Given the fact that Millennials are becoming a sizeable chunk of the workplace, the one job tied for life concept has become archaic. This is where the best place to work survey fits in. Companies too need right / best talent to first stay afloat and then to improve upon. The salary offered to the employee and physical amenities provided are not the only criteria. Facebook is now not the best place of work having holding the first position since 2015. It has slipped to the seventh position. The company’s employee satisfaction rating has steadily fallen over the course of the year from a 4.6 to 4.3. Zoom video communication is now at number one in the Glassdor’s 2019 list of the “Best Places to Work.”

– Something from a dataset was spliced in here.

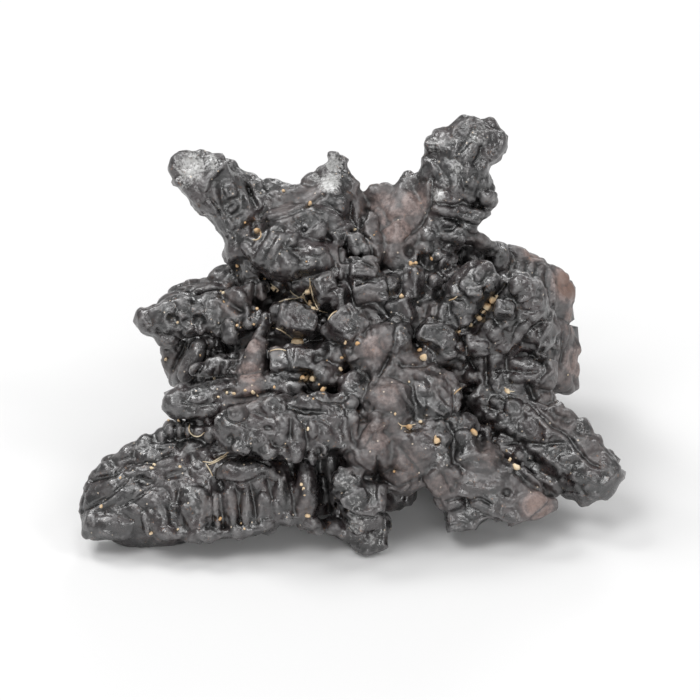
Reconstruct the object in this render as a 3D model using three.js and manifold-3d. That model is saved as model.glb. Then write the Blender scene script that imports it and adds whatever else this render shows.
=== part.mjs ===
// A prophecy stone: one grown cluster of iron-oxide crystals, with ribbed blades and stubby spears
// that point out of a lumpy heart, and a brown slab of the rock it grew in at its back.
// Millimetres, +Z up. The stone rests on the tips of its lower crystals, on the plane Z = 0.
import * as THREE from 'three';
import { ConvexGeometry } from 'three/addons/geometries/ConvexGeometry.js';
import { mergeVertices } from 'three/addons/utils/BufferGeometryUtils.js';
import Module from 'manifold-3d';

const wasm = await Module();
wasm.setup();

// The face of the stone leans back. In the face frame X is right, Y is up the face and Z comes
// straight out of it; turning by FACE_TURN about X and lifting by HEART_HEIGHT stands it up.
const FACE_TURN = THREE.MathUtils.degToRad(60);
const HEART_HEIGHT = 18.1;
const GROUND_SIZE = 200;

// The main crystals in the face frame: where each starts and ends, and the half width and half
// depth of its section.
const UPPER_LEFT_ARM = { from: [-10.9, 10.9, 2], to: [-20.3, 24, 3.5], half: [4.2, 3.4] };
const TOP_PEAK = { from: [-1.6, 14.5, 0], to: [-1.2, 25.2, 1], half: [5, 4.4] };
const UPPER_RIGHT_ARM = { from: [8.6, 11.5, 0], to: [16.6, 28.2, 2.5], half: [5, 4.4] };
const LEFT_ARM = { from: [-13, 5.2, 3], to: [-27.5, 3.9, 3], half: [2.9, 2.8] };
const LEFT_FINGER = { from: [-6, -4.6, 9], to: [-23, -7.4, 11], half: [2.3, 2.4] };
const FRONT_FINGER = { from: [0.5, -9.6, 12.5], to: [-16.6, -10.4, 15.5], half: [4.3, 3.4] };
const GREAT_BLADE = { from: [-2, -16.4, 8], to: [-33.8, -21.4, 10], bow: [0, 2, 0], half: [7, 4.4] };
const RIGHT_BLADE = { from: [17, -5.6, 4], to: [33.4, -18.3, 8], half: [4.8, 3.6] };
const LEFT_LOBE = { from: [10.6, 1, 5], to: [18, 10.2, 8.6], half: [3.3, 3.4] };
const RIGHT_LOBE = { from: [16.2, -0.6, 5], to: [24, 7.9, 8.6], half: [4.6, 3.6] };
const SLAB_FRONT = 13.4;
const SLAB_BACK = 9;

const STANDING = new THREE.Matrix4()
  .makeTranslation(0, 0, HEART_HEIGHT)
  .multiply(new THREE.Matrix4().makeRotationX(FACE_TURN));
const OUT_OF_FACE = new THREE.Vector3(0, 0, 1);
const OUT_OF_BACK = new THREE.Vector3(0, 1, 0.2).normalize();
const GOLDEN_ANGLE = Math.PI * (3 - Math.sqrt(5));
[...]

Falling by a new notches wouldn’t mean much for a global social media giant but given the nature of public scrutiny Facebook is facing certainly does not augur well. It is under sharp public gaze for how it handles user data and misinformation on the platform. This data adds ammunition to thr already not so happy employees for not being take on board issues which they feel rightly is of consequence to them. It is so paradoxical that in last three years when Facebook was the best place to work, this sordid saga was unfolding inside the company. There has been a steep decline is employee satisfaction alone in the last quarter.

“Facebook employees talked about the ‘move fast’ culture sometimes moving too fast.” Glassdor said the employees wanted a more robust internal structure and transparency from the company’s leadership. Lots of senior resources have left and lots would leave if they find a suitable opportunity. Trust is the prime driver of a business enterprise, it’s loss means a downhill. Time to act.